It is singular that so recently before his final effort, Lord Mar should have connected himself with a Whig family. The Marquis of Dorchester, who was created, by George the First, Duke of Kingston, was a member of the Kit Cat Club, and received early proofs of the good will of the Hanoverian Sovereign. It is true that Lady Mary Wortley augured ill of the match between her sister and Lord Mar, detesting as she did the Jacobite party, and believing that her sister was "drawn in by the persuasion of an officious female friend," Lord Mar's relation. But there is no reason to conclude that the Duke of Kingston in any way objected to a match apparently so dissonant with his political bias.[65]

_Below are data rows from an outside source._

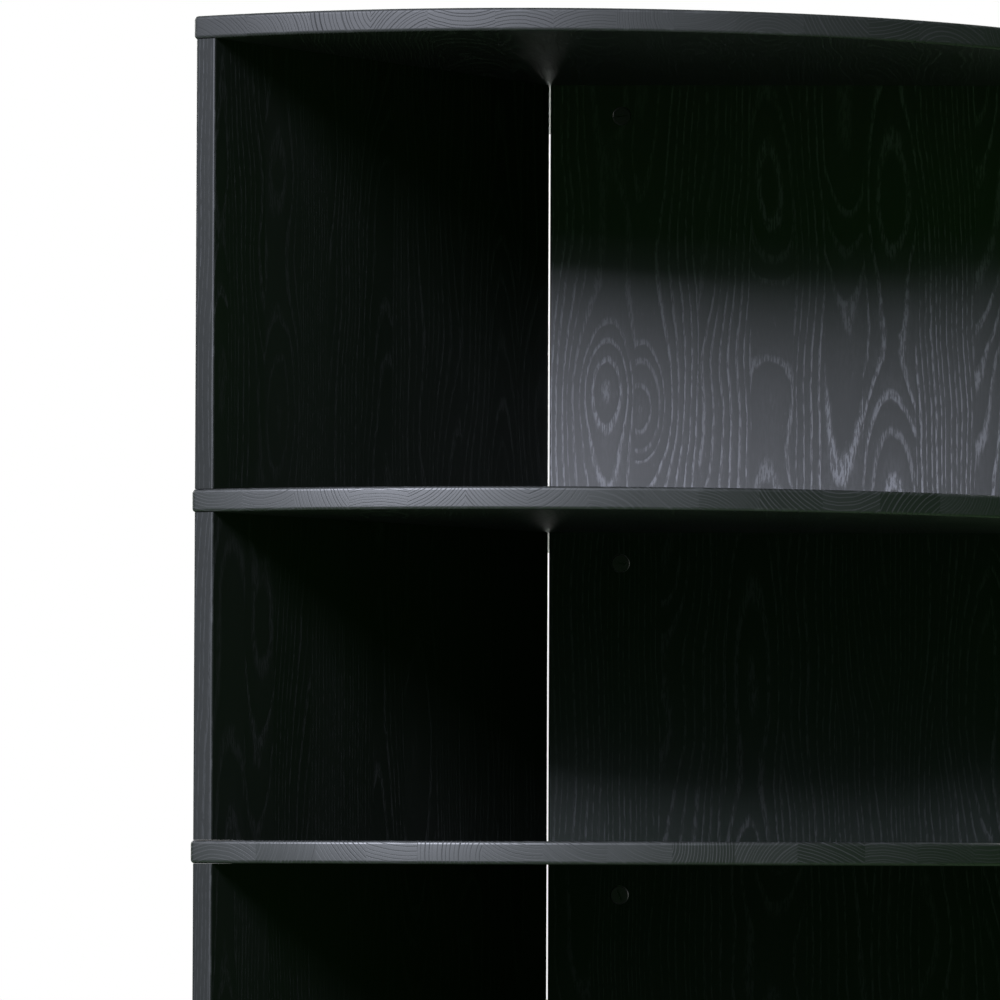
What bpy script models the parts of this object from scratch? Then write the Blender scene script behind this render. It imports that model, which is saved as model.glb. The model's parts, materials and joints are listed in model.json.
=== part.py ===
"""Open display shelf: D-shaped boards on a three-armed core of upright panels, in black-stained ash.

Frame: the origin is on the floor, on the upright line where the panels' middle planes meet. +Z is up,
+X runs along the middle panels, away from the flat back, and the cams of those panels face -Y. Metres.
"""

import math

import bmesh
import bpy
from mathutils import Matrix

# Boards: a disc cut off along one straight line, which makes the flat back.
BOARD_RADIUS = 0.500
FLAT_BACK_X = -0.2585
BOARD_THICKNESS = 0.018
BOARD_ARRIS = 0.003
ARC_STEPS = 48
BOARD_NAMES = ("bottom_board", "lower_shelf", "middle_shelf", "upper_shelf", "top_board")
TIER_CLEARS = (0.350, 0.254, 0.254, 0.350)  # from the bottom tier to the top one

# Panels: three to a tier, one third of a turn apart.
PANEL_ANGLES = {"middle": 0.0, "rear": math.radians(120), "front": math.radians(240)}
PANEL_INNER_RADIUS = 0.0058
PANEL_OUTER_RADIUS = 0.499
PANEL_THICKNESS = 0.018
PANEL_ARRIS = 0.002

# Cam fittings: a 15 mm cam in the panel's face, and a bolt from the board above whose head it grips.
CAM_RADIUS = 0.0075
CAM_DEPTH = 0.0125
CAM_DROP = 0.025  # from the panel's top edge to the cam's centre
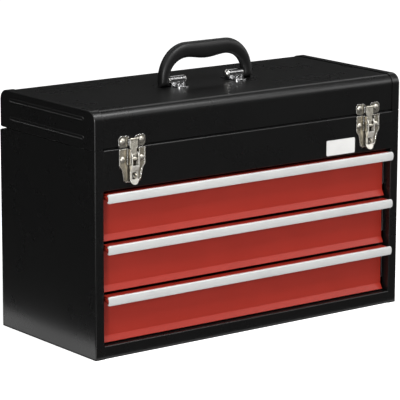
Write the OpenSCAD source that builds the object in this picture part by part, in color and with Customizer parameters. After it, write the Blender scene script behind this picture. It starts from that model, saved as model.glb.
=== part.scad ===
// Portable tool chest: a steel case with three drawers on ball slides, a deep top
// compartment under a hinged lid, two draw latches and a folding carrying handle.
// X runs to the right, Y to the back and Z up. The origin is on the floor, under the
// middle of the case.

/* [Case] */
// Width over the two sides
case_w = 510; // [470:5:600]
// Depth from the front frame to the back sheet
case_d = 220; // [205:5:280]
// Thickness of all the folded sheet
sheet_t = 1; // [0.8:0.1:1.2]
// Bend radius at the middle of the sheet
bend_r = 1.3; // [0.9:0.1:1.5]
// Width of the stile at each side of the drawer opening
stile_w = 14; // [12:1:18]
// Depth of the flanges turned in round the drawer opening
return_d = 13; // [8:1:14]
// Height of the rail under the lowest drawer
rail_h = 17.5; // [14:0.5:30]
// Height of the panel over the top drawer
header_h = 53; // [50:1:80]
// Height of the neck that stands up inside the lid
neck_h = 8; // [5:0.5:12]
// Clearance between the neck and the lid skin
neck_gap = 1; // [0.8:0.1:1.6]
// Length of the neck and shoulder left out at each corner
corner_cut = 13; // [10:1:16]
// How far the back corners of the case drop away under the lid
rear_notch = 3.5; // [2:0.5:6]
// Height of the flange round the compartment floor
tray_flange = 14; // [8:1:20]
// Width of the weld flanges inside the case
weld_flange = 12; // [8:1:13]

/* [Drawers] */
// Height from one drawer to the next
drawer_pitch = 66.8; // [64:0.2:80]
// Gap between a front and its neighbour
front_gap = 1.8; // [1.4:0.1:3]
// Gap between the end of a front and the stile
front_side_gap = 6.3; // [4:0.1:8]
// Depth of the face of a front behind the frame
face_recess = 12.5; // [10:0.5:13]
// How far the foot of a front flares out
flare_out = 4.5; // [2:0.5:6]
// Height of the flare
flare_h = 8.5; // [7:0.5:12]
// How far the pull lip stands ahead of the frame
lip_reach = 3; // [1:0.5:5]
// How far the underside of the lip rises towards the face
lip_rise = 4.5; // [2:0.5:6]
// Height of the silver pull
pull_h = 13; // [11:0.5:16]
// Thickness of the pull
pull_t = 1; // [0.8:0.1:1.4]
// Depth of the pull ahead of the lip
pull_d = 4.8; // [4:0.2:7]
// Depth of the hooks of the pull over the lip
pull_hook = 2; // [1.5:0.5:3]
// Gap between the end of a pull and the stile
pull_side_gap = 1.7; // [1:0.1:4]
// Height of the box floor over the bottom edge of its front
box_lift = 6; // [4:0.5:10]
// Height of the side walls of a drawer box
box_h = 50; // [40:1:52]
// Depth of a drawer box
box_d = 182; // [150:1:186]
// Height of the hem folded inside the top of the box walls
hem_h = 5; // [3:0.5:8]

/* [Slides] */
// Length of the fixed slide member
slide_l = 185; // [170:1:190]
// Travel of a drawer
slide_travel = 125; // [80:5:130]
// Thickness of a slide, member to member
slide_t = 12; // [11.5:0.5:14]
// Thickness of the slide sheet
member_t = 1.2; // [1:0.1:1.4]
// Height of the ball tracks over the middle of the slide
race_z = 13; // [12:0.5:16]
// Radius of a ball
ball_r = 2.4; // [2:0.1:2.5]
// Clearance between a ball and its tracks
ball_clear = 0.08; // [0.04:0.02:0.1]
// Balls in one row
balls_per_row = 5; // [3:1:5]
// Thickness of the ball cage
cage_t = 0.6; // [0.4:0.1:0.7]
// Distance from the middle of a ball to the cage plate that holds it
cage_drop = 0.8; // [0.7:0.1:0.9]
// Clearance between the slides and the back of a drawer front
slide_clear = 0.8; // [0.4:0.1:2]
// Width of the face of a slide upright
upright_w = 24; // [16:1:30]
// Width of the weld feet of a slide upright
upright_foot = 6; // [4:0.5:8]

/* [Lid] */
// Height of the lid over the case
lid_h = 50.8; // [45:0.2:80]
// Radius of the rounded front and back edges of the lid skin
skin_r = 13; // [8:1:18]
// Width of the end cap flange that laps over the skin
cap_flange = 13; // [9:1:18]
// Gap between the end caps and the case
cap_gap = 0.8; // [0.6:0.1:1.5]
// Gap between the edge of the skin and the case
skin_gap = 2.4; // [1.6:0.1:3]
// Radius of the lower back corners of the end caps
cap_foot_r = 5; // [3:0.5:8]
// Length of the two pressed beads on each end cap
bead_l = 172; // [120:2:180]
// Width of a bead
bead_w = 5; // [4:0.5:8]
// How far a bead stands out
bead_out = 1.2; // [0.6:0.1:1.5]
// Height of the lower bead over the seam
bead_low = 14.9; // [8:0.1:16]
// Height of the upper bead over the seam
bead_high = 39.1; // [28:0.1:41]

/* [Hinge] */
// Length of the long hinge on the back
hinge_l = 440; // [300:10:450]
// Number of knuckles along the hinge
hinge_knuckles = 22; // [10:2:24]
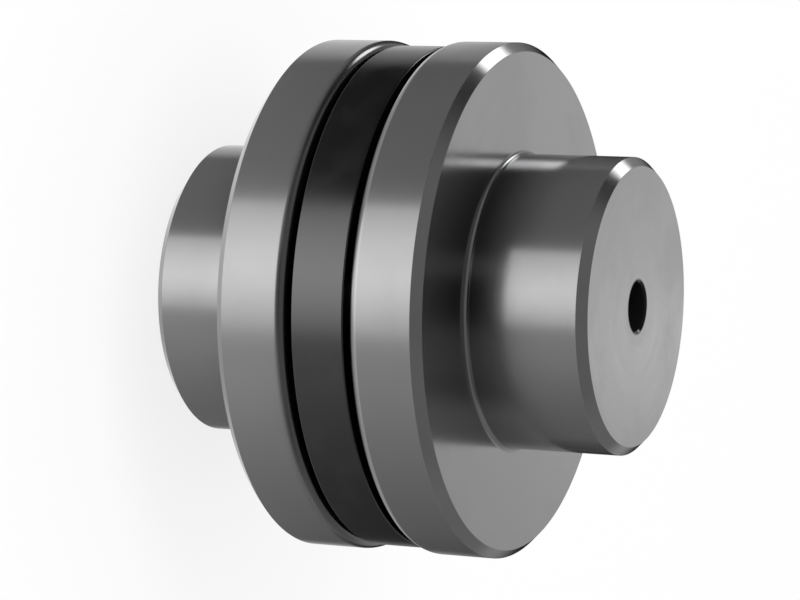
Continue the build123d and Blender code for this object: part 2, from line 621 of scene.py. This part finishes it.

Whilst Lord Mar remained near the court, the discoveries made by the Earl of Stair in France, communicated the first surmise of an intended invasion of England. Several seizures of suspected people warned one who was deep in the intrigues of St. Germain, not long to delay the open prosecution of his schemes. The melancholy instance of Mr. Harvey, who was apprehended while he was hawking at Combe, in Surrey, alarmed the Jacobite party. Mr. Harvey being shown a paper written in his own hand, convicting him of guilt, stabbed himself, but not fatally, with a pruning-knife which he had used in his garden. Upon some hope of his confessing being hinted, it was answered that his Majesty and the Council knew more of it than he did. The celebrated John Anstis, the heraldic writer, was also apprehended, and warrants were issued for the seizure of other suspected persons.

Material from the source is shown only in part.